While playing I have a dual awareness: the Yin, the river of the theme, balancing the Yang of intent, with that which is ‘I’ being the threshold to, and the expression of both, that is aware of the dialogue being expressed by both.

Like the energy wave that arises where river meets sea, we also arise, and in our own rhythms, are continually the expression of a ‘Process’. We are in a state of ‘Being’ formed from a universe of continually unfolding relationships. We don’t have to ‘believe’ this, for it is a logical state of affairs and what is Logic, if not the fluid grammar of the universe. The Logos, which like the Tao, cannot be spoken yet forms the Unity of the cosmos.

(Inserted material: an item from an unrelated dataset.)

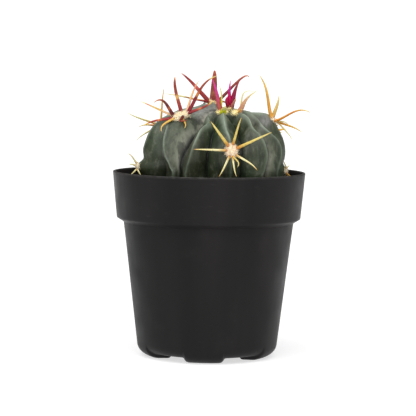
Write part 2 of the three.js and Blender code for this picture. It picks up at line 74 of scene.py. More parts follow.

Look, it cannot be seen – it is beyond form.
Listen, it cannot be heard – it is beyond sound.
Grasp, it cannot be held – it is intangible.
These three are indefinable,
they are one.

Like a sea/shore line that is always extant, but never ‘There’ or where we define ‘There’ to be, the formless universe itself defies definition, yet continually expresses the intervals that we call ‘Space/Time’ into patterns of ‘Form’ that we desire to define by name. Like the sea/shoreline that is never ‘There’ except as a continuum of belief, so is that which we call ‘I’.


[1]  Lao Tzu,  Tao Te Ching, Chapter 1 and 11, Translated Gia Fu Feng and Jane English 1972.